Laryngomalcia, from its name suggests a softening of sorts involving portions the upper airway structures anatomically known as the larynx. This part of the respiratory system houses the vocal cords and adjacent structures, all of which play a key role in inspiration, expiration and phonation (the generation of sound). Laryngomalacia as a diagnosis is often made by clinical assessment in the newborn period and requires a careful examination of the presenting and associated symptoms along with examination by your physician before the diagnosis is made. It is one of the probable causes of noisy breathing in the newborn period. Associated structural or functional problems may make the presentation worse and these require additional diagnostic evaluation involving a specialist..

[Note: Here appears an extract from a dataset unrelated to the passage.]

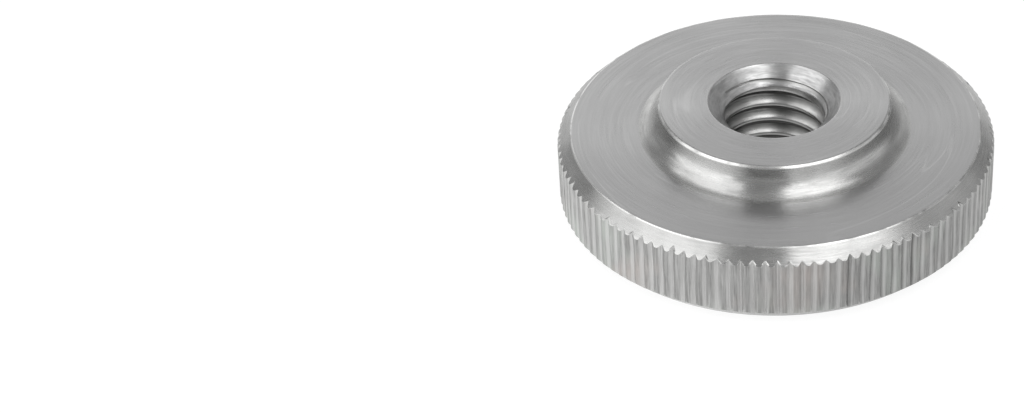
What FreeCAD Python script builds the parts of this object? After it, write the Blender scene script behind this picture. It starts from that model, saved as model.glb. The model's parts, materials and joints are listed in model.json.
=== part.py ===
import FreeCAD, Part
import math
import os

# Knurled thumb nut, low type, for an M8 screw, turned from bar in one piece.
# The flat side lies on Z = 0. The screw's axis is +Z and the collar points up.

# Driving sizes, in millimetres and degrees
rim_diameter = 30.0           # over the lands of the knurl
rim_thickness = 5.7           # flat side to the face round the collar
rim_chamfer = 0.95            # 45 degrees, on both edges of the rim
knurl_pitch = 0.8             # one groove to the next, along the rim
knurl_land = 0.285            # width of rim left between two grooves
knurl_turn = 0.7              # degrees from the front, -Y, round to the first groove
knurl_groove_angle = 90.0     # between the two flanks of a groove
collar_diameter = 16.0
collar_height = 2.0           # above the face of the rim
collar_edge_break = 0.12      # 45 degrees, round the collar's top
collar_foot_radius = 1.35     # fillet between the collar and the rim's face
bore_diameter = 6.8           # tapping size of an M8 x 1.25 thread
countersink_diameter = 9.1    # at both ends of the bore
countersink_angle = 90.0      # included

# Sizes that follow from them
rim_radius = rim_diameter / 2
face_radius = rim_radius - rim_chamfer
collar_radius = collar_diameter / 2
bore_radius = bore_diameter / 2
countersink_radius = countersink_diameter / 2
countersink_depth = (countersink_radius - bore_radius) / math.tan(math.radians(countersink_angle / 2))
total_height = rim_thickness + collar_height
groove_count = round(math.pi * rim_diameter / knurl_pitch)
groove_width = math.pi * rim_diameter / groove_count - knurl_land
groove_depth = groove_width / 2 / math.tan(math.radians(knurl_groove_angle / 2))


def section_point(radius, height):
    """A point of the turned section, at a radius from the axis and a height."""
    return FreeCAD.Vector(radius, 0, height)


def outline_point(radius, angle):
    """A point of the knurled outline, seen along the axis; the angle is in radians."""
    return FreeCAD.Vector(radius * math.cos(angle), radius * math.sin(angle), 0)


def polyline(points):
    return [Part.LineSegment(a, b).toShape() for a, b in zip(points, points[1:])]


def foot_fillet(start, end):
    """Hollow quarter arc, tangent to the rim's face at its start and to the collar at its end."""
    centre = section_point(start.x, end.z)
    corner = section_point(end.x, start.z)
    middle = centre + (corner - centre) / math.sqrt(2)
    return Part.Arc(start, middle, end).toShape()


def turned_blank():
    """The section revolved about the axis. Its two rim chamfers run on until they
    meet outside the knurl, which then cuts them off at the lands."""
    foot_start = section_point(collar_radius + collar_foot_radius, rim_thickness)
    foot_end = section_point(collar_radius, rim_thickness + collar_foot_radius)
    rim = polyline([
        section_point(countersink_radius, 0),
        section_point(face_radius, 0),
        section_point(face_radius + rim_thickness / 2, rim_thickness / 2),
        section_point(face_radius, rim_thickness),
        foot_start,
    ])
    collar_and_bore = polyline([
        foot_end,
        section_point(collar_radius, total_height - collar_edge_break),
        section_point(collar_radius - collar_edge_break, total_height),
        section_point(countersink_radius, total_height),
        section_point(bore_radius, total_height - countersink_depth),
        section_point(bore_radius, countersink_depth),
        section_point(countersink_radius, 0),
    ])
    section = Part.Face(Part.Wire(rim + [foot_fillet(foot_start, foot_end)] + collar_and_bore))
    return section.revolve(FreeCAD.Vector(0, 0, 0), FreeCAD.Vector(0, 0, 1), 360)


def knurl_tooth(angle, land_angle, step):
    """One land of the rim and the V groove after it."""
    rim_circle = Part.Circle(FreeCAD.Vector(0, 0, 0), FreeCAD.Vector(0, 0, 1), rim_radius)
    groove_start = angle + land_angle / 2
    land = Part.ArcOfCircle(rim_circle, angle - land_angle / 2, groove_start)
    flanks = polyline([
        outline_point(rim_radius, groove_start),
        outline_point(rim_radius - groove_depth, angle + step / 2),
        outline_point(rim_radius, angle + step - land_angle / 2),
    ])
    return [land.toShape()] + flanks


def knurled_prism():
    """Straight knurl: the toothed outline, drawn out past both ends of the nut."""
    overrun = rim_thickness
    step = 2 * math.pi / groove_count
    land_angle = knurl_land / rim_radius
    first_land = math.radians(knurl_turn - 90) + step / 2
    edges = []
    for tooth in range(groove_count):
        edges += knurl_tooth(first_land + tooth * step, land_angle, step)
    outline = Part.Face(Part.Wire(edges))
    outline.translate(FreeCAD.Vector(0, 0, -overrun))
    return outline.extrude(FreeCAD.Vector(0, 0, total_height + 2 * overrun))


def thumb_nut():
    nut = turned_blank().common(knurled_prism())
    return nut.Solids[0]


os.makedirs("parts", exist_ok=True)
thumb_nut().exportStep("parts/thumb_nut.step")
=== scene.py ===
import json
import math

import bmesh
import bpy
import numpy as np
from mathutils import Matrix, Vector


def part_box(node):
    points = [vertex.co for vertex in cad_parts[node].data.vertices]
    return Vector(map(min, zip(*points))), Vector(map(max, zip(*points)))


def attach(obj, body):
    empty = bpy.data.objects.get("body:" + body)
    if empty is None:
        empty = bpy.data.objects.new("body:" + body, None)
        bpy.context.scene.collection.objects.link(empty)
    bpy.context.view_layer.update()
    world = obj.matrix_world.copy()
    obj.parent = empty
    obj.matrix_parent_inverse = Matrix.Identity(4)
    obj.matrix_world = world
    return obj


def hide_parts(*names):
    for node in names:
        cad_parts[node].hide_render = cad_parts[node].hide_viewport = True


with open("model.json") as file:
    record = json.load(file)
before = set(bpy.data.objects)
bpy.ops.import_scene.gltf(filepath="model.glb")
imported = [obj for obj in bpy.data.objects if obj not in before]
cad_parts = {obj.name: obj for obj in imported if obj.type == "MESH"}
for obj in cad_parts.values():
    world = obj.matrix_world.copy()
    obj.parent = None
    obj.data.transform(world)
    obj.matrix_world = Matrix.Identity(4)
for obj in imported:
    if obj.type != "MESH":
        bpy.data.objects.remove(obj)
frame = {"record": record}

mm = 0.001
fullTurn = 2 * math.pi
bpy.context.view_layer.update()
nutLow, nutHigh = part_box("thumb_nut")
threadMount = next(mount for mount in frame["record"]["mounts"] if mount["name"] == "thread")


def hexColour(code):
    # sRGB hex to linear light: c / 12.92 up to 0.04045, ((c + 0.055) / 1.055) ^ 2.4 above it
    channels = np.array([int(code[i:i + 2], 16) for i in (1, 3, 5)]) / 255
    linear = np.where(channels <= 0.04045, channels / 12.92, ((channels + 0.055) / 1.055) ** 2.4)
    return (*linear.tolist(), 1.0)


def addNode(tree, kind, settings=None, links=None):
    # a setting named like one of the node's own properties goes there, the others go to sockets
    node = tree.nodes.new(kind)
    for name, value in (settings or {}).items():
        if isinstance(name, str) and name in node.bl_rna.properties:
            setattr(node, name, value)
        else:
            node.inputs[name].default_value = value
    for name, source in (links or {}).items():
        tree.links.new(source, node.inputs[name])
    return node


def newMaterial(name):
    material = bpy.data.materials.new(name)
    material.use_nodes = True
    material.node_tree.nodes.clear()
    return material, material.node_tree


# The nut's form in millimetres. Its radius, height, hole and countersinks come from the frame.
nut = {
    "rimThickness": 5.7,
    "rimChamfer": 0.95,
    "collarRadius": 8.0,
    "collarEdge": 0.15,
    "footRadius": 1.35,
    "sharpEdge": 0.06,         # what is left of a turned edge
    "rimEdge": 0.12,           # between a face and its chamfer
    "stitch": (13.6, 13.9),    # radii between which the faces' columns meet the knurl's
    "lip": 0.1,                # depth at which the hole's rows end
    "close": 0.004,            # how far a face's middle may be off a flat or a cone that it belongs to
    "loose": 0.02,             # the same for the long faces of a chamfer
    "holeMarks": 40,           # where the hole's part of the UV map starts, clear of the rest
    "doubles": 0.0001,         # points nearer to each other are joined
}
nutHeight = nutHigh.z / mm
rimRadius = nutHigh.x / mm
faceRadius = rimRadius - nut["rimChamfer"]
boreRadius = threadMount["dims"]["r_mm"]
sinkDepth = (nutHeight - threadMount["dims"]["length_mm"]) / 2
sinkRadius = boreRadius + sinkDepth      # 45 degrees a side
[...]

Most newborns however have this as an isolated condition. The noisy breathing is usually worse during the inspiratory portion of the breathing cycle and during feeding. The nosiy sound generates anxiety with parents and comes to clinical attention as a result. Laryngomalacia is most common in the first few weeks of life and may worsen through the fourth month of life before improving spontaneously towards the end of the first year of life. The cartilage (flexible plastic like consistency tissue- similar to consistency of the ear) supporting the structures of the upper airway inevitably thicken with age and attenuate the likelihood of collapse with the negative pressures generated during inspiration as shown in the image above which is what allows air to flow into the babies lungs down that pressure gradient. This partial collapse is one of the reasons why the noisy sound is “guttural” and frightening to the observer. Other structural or functional problems affecting the upper airway may also predispose to this like problems affecting the nervous system and moderate to severe reflux of stomach contents periodically, otherwise known as gastroesophageal reflux.
Affected infants with mild presentation show no other signs of illness or disease and thrive and grow well. Time and close physician follow up is the best treatment for mild cases of Laryngomalacia. More severe cases would require evaluation by an otolaryngologist especially if other signs of illness accompany the presentation. An endoscopy view of the upper airway is usually the first step.